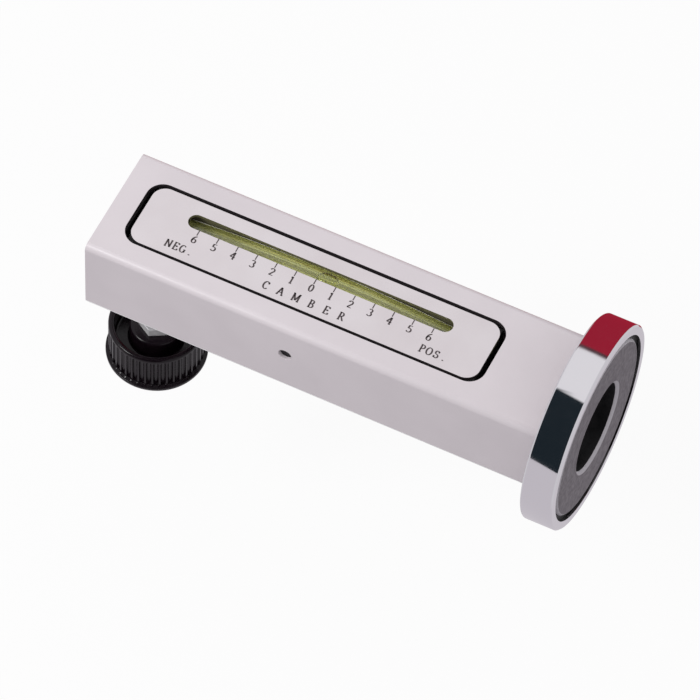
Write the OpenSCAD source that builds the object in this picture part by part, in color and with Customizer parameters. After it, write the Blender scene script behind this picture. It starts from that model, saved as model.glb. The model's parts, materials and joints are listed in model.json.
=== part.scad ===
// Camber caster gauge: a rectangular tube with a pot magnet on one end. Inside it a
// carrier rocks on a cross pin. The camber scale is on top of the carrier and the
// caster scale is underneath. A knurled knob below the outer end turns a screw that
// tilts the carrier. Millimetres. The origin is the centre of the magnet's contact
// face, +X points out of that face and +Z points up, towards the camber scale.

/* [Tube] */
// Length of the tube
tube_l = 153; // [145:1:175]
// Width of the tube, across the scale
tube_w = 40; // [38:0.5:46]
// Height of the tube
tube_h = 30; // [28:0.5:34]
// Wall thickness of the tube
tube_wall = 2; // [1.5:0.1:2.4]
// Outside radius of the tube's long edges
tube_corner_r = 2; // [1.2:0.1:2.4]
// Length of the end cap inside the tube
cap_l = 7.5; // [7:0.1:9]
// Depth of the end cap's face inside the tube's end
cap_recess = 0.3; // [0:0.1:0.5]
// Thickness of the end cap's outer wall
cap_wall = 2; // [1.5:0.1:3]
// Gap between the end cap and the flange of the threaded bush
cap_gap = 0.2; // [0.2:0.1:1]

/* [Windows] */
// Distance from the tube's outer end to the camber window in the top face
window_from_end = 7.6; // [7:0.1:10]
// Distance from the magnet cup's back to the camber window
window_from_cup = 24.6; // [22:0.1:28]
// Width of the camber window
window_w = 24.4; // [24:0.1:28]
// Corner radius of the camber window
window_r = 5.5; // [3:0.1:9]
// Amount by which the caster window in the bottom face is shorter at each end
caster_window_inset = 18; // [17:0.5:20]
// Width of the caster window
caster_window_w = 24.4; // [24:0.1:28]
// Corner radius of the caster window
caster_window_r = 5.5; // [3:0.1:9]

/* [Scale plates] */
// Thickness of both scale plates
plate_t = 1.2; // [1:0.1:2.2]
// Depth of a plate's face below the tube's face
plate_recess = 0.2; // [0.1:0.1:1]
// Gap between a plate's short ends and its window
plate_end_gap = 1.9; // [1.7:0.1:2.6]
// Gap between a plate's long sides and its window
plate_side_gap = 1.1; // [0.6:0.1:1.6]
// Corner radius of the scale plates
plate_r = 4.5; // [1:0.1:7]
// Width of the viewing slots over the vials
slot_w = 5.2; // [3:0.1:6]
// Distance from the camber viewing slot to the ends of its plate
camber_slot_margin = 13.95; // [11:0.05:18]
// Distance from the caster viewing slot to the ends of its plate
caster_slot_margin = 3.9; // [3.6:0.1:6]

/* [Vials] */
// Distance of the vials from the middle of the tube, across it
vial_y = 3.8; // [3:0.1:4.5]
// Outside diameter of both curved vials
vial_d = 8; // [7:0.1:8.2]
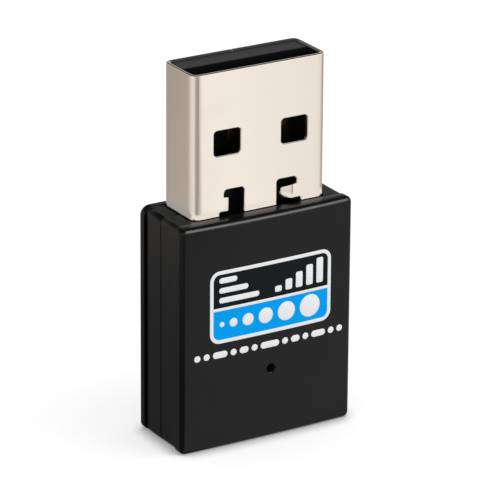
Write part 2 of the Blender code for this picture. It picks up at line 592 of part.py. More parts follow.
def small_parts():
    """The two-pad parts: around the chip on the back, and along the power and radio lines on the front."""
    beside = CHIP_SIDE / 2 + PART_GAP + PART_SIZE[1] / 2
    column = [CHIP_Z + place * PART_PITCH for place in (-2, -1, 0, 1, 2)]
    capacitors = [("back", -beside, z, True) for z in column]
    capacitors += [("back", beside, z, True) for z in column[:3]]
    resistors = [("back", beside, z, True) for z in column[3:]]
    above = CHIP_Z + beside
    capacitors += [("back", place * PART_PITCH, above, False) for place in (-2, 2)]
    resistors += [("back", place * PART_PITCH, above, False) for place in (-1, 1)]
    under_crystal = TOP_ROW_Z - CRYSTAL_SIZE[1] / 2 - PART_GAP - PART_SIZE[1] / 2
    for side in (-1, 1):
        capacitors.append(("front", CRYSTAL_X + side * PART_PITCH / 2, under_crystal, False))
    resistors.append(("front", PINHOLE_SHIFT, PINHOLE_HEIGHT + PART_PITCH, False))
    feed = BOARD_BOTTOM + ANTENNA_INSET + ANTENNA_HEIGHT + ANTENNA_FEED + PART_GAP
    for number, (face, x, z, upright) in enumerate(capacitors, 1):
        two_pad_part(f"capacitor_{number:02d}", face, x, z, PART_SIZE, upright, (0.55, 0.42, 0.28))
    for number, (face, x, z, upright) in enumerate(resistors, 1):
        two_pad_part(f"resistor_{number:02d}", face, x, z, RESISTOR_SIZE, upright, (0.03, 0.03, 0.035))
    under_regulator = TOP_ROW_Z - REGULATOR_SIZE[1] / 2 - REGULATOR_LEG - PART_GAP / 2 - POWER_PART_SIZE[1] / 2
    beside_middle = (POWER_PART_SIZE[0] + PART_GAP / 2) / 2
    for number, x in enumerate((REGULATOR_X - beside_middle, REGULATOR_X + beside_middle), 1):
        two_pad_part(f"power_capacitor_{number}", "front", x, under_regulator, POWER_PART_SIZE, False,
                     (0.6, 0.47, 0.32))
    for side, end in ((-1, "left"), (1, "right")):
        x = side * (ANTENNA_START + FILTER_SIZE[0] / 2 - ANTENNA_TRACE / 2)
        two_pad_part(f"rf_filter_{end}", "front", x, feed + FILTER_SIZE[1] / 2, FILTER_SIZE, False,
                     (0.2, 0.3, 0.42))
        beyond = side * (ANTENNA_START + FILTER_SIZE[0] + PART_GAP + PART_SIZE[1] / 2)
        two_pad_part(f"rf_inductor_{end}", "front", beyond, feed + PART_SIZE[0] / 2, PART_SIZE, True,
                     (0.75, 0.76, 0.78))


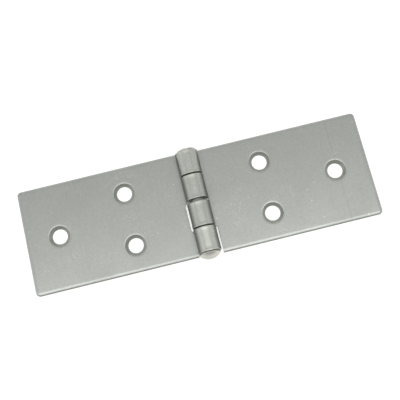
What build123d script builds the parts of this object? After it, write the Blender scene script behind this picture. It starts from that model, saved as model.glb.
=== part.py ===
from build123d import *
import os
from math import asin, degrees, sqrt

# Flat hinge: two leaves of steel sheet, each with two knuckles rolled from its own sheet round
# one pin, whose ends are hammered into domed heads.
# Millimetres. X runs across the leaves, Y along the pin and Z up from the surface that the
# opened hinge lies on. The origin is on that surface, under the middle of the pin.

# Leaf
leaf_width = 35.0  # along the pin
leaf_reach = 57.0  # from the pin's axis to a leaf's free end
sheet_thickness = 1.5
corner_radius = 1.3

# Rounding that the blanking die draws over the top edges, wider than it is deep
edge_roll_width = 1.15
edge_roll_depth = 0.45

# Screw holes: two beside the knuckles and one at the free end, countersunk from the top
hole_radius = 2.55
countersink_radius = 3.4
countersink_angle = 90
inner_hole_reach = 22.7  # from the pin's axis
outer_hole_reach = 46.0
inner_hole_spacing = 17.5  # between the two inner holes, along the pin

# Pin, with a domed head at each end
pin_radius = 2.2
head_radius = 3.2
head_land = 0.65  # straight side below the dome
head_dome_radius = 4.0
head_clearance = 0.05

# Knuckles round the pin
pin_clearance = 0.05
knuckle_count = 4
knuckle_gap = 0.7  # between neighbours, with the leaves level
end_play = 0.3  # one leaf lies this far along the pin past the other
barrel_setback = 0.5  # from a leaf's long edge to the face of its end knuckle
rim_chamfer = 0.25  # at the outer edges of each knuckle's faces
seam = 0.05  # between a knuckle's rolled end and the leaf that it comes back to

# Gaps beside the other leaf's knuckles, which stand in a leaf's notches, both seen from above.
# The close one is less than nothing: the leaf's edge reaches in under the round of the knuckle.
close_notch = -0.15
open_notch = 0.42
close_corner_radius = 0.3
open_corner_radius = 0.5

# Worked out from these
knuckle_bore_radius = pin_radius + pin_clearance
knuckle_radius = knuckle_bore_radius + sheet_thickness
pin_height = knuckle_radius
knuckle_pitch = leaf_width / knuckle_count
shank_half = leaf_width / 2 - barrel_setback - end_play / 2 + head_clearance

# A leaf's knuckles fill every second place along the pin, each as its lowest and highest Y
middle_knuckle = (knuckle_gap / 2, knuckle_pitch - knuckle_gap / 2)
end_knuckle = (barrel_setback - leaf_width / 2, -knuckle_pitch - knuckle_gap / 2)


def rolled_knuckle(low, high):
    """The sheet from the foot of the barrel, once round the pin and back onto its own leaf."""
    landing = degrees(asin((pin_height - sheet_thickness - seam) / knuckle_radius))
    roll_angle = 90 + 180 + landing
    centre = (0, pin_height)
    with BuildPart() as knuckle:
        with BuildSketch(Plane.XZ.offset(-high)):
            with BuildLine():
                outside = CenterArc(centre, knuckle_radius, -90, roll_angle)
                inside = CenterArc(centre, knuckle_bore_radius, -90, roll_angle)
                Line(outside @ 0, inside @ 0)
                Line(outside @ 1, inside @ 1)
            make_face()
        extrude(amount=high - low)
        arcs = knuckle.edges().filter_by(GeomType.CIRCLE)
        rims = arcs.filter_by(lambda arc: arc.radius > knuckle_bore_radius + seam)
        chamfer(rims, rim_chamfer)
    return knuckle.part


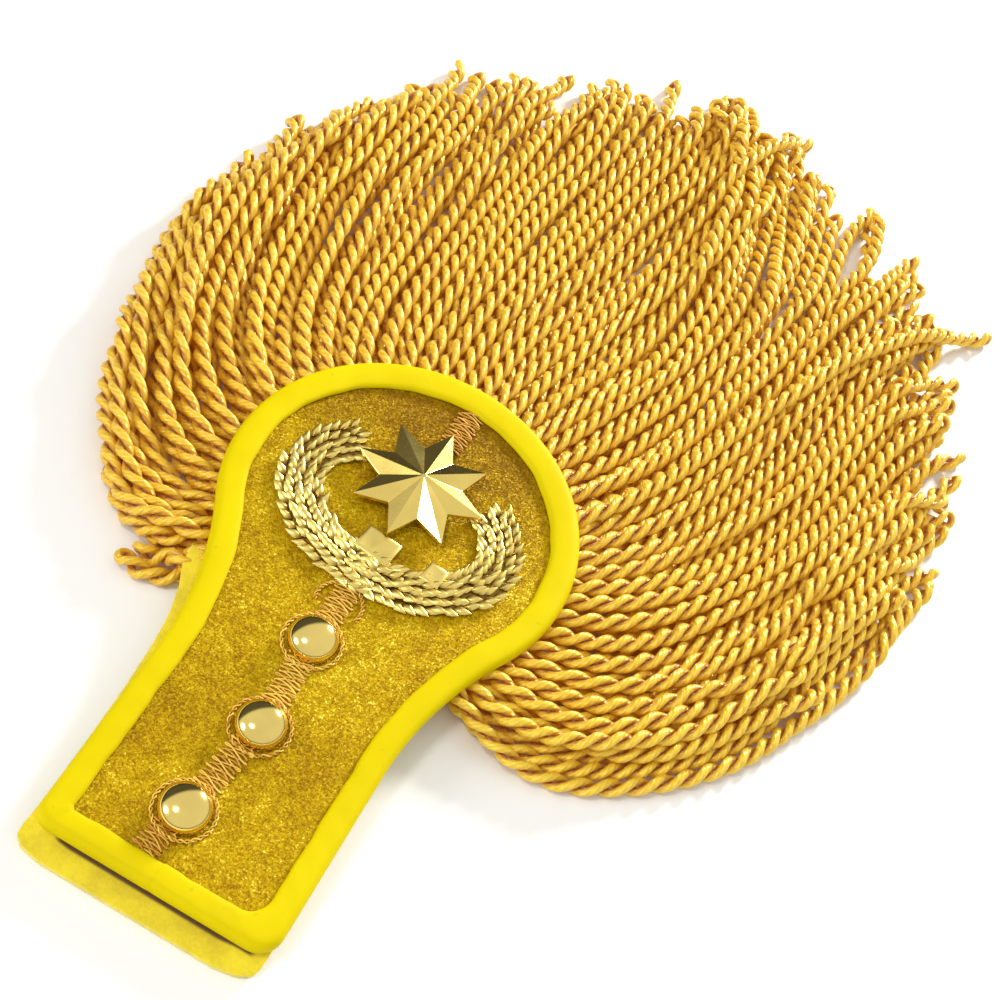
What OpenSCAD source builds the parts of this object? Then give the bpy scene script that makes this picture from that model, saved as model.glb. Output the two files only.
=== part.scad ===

——

Problem details:
Only the lines from the beginning of the material to the line containing "cap_gap = 0.2; // [0.2:0.1:1]" should be echoed, verbatim and in full.

Problem solution:
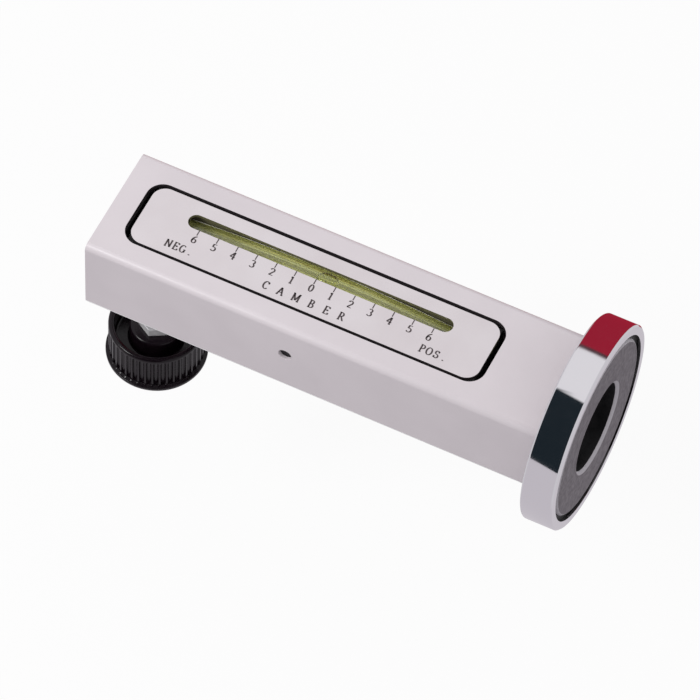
Write the OpenSCAD source that builds the object in this picture part by part, in color and with Customizer parameters. After it, write the Blender scene script behind this picture. It starts from that model, saved as model.glb. The model's parts, materials and joints are listed in model.json.
=== part.scad ===
// Camber caster gauge: a rectangular tube with a pot magnet on one end. Inside it a
// carrier rocks on a cross pin. The camber scale is on top of the carrier and the
// caster scale is underneath. A knurled knob below the outer end turns a screw that
// tilts the carrier. Millimetres. The origin is the centre of the magnet's contact
// face, +X points out of that face and +Z points up, towards the camber scale.

/* [Tube] */
// Length of the tube
tube_l = 153; // [145:1:175]
// Width of the tube, across the scale
tube_w = 40; // [38:0.5:46]
// Height of the tube
tube_h = 30; // [28:0.5:34]
// Wall thickness of the tube
tube_wall = 2; // [1.5:0.1:2.4]
// Outside radius of the tube's long edges
tube_corner_r = 2; // [1.2:0.1:2.4]
// Length of the end cap inside the tube
cap_l = 7.5; // [7:0.1:9]
// Depth of the end cap's face inside the tube's end
cap_recess = 0.3; // [0:0.1:0.5]
// Thickness of the end cap's outer wall
cap_wall = 2; // [1.5:0.1:3]
// Gap between the end cap and the flange of the threaded bush
cap_gap = 0.2; // [0.2:0.1:1]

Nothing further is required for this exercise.